§ **WHAT TO DO**: Locate all lines with the word "this". Copy them.

%%

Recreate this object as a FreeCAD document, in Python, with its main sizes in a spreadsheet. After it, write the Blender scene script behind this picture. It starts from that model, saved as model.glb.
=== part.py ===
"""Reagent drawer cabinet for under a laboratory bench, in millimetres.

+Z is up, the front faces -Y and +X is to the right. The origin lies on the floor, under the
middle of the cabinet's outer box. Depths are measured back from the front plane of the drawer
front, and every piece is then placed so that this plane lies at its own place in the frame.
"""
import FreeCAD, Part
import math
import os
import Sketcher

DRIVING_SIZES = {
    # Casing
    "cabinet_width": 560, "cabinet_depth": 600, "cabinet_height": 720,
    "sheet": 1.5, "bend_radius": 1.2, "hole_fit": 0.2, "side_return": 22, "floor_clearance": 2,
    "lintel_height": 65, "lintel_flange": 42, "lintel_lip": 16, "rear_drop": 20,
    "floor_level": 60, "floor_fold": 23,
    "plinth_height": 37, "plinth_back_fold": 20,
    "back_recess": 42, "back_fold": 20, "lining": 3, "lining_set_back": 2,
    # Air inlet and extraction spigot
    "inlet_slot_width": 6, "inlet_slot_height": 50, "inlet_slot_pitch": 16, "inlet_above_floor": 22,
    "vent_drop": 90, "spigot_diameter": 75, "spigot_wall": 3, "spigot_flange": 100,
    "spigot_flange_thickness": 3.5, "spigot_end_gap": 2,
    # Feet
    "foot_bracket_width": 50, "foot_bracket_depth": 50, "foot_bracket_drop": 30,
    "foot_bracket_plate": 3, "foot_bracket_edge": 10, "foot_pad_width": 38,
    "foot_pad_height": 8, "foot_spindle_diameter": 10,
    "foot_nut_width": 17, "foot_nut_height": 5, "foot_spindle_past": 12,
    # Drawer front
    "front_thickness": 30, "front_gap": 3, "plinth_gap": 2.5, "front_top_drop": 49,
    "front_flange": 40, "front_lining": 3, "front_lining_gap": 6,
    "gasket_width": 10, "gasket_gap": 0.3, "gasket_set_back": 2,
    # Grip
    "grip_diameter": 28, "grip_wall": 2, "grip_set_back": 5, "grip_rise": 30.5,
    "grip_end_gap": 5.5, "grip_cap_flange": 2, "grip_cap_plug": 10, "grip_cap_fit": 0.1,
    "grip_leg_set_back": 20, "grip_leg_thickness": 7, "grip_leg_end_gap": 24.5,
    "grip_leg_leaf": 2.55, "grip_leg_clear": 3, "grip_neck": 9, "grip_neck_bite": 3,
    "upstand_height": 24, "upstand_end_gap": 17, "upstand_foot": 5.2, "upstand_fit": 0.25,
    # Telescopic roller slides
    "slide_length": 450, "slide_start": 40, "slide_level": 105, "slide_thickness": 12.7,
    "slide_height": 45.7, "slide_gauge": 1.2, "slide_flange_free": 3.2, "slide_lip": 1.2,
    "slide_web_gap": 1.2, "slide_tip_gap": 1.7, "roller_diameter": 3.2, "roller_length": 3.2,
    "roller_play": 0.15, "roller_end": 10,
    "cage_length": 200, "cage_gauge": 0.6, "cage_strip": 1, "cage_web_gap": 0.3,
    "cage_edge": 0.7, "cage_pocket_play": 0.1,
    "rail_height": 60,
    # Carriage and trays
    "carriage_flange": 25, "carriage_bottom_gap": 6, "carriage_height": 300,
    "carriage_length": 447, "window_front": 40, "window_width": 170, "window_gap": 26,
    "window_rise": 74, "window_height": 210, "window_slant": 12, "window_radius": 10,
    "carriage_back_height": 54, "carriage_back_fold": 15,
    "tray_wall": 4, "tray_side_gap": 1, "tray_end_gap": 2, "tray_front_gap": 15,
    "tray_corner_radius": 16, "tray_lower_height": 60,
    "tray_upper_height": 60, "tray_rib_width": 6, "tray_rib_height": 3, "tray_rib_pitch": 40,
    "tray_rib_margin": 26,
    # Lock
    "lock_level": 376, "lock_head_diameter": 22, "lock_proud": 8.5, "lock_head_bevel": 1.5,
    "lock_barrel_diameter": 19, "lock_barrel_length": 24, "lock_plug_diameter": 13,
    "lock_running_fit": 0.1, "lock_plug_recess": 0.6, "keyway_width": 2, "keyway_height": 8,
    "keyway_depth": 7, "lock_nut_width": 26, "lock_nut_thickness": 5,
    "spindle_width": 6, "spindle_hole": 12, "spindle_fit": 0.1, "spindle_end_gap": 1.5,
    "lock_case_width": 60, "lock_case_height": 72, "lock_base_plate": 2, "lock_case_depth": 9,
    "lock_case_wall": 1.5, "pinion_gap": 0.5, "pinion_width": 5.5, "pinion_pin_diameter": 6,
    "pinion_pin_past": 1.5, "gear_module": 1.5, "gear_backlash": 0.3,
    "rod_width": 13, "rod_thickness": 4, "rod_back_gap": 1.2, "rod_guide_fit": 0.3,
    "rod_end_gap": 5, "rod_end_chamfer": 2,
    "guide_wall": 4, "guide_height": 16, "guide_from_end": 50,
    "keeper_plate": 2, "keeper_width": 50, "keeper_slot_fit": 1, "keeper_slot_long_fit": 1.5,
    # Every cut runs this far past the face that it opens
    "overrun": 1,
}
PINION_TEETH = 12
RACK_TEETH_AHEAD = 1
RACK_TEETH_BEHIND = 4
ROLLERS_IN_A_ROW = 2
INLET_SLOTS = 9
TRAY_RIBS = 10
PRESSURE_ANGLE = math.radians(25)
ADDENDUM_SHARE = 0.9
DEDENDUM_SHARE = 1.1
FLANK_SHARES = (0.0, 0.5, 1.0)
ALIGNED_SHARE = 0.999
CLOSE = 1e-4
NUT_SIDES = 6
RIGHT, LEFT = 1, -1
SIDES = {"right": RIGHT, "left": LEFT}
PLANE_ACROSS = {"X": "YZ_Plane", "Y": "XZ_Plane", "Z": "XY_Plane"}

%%

§ **OUTPUT**:
Recreate this object as a FreeCAD document, in Python, with its main sizes in a spreadsheet. After it, write the Blender scene script behind this picture. It starts from that model, saved as model.glb.
front, and every piece is then placed so that this plane lies at its own place in the frame.
    # Every cut runs this far past the face that it opens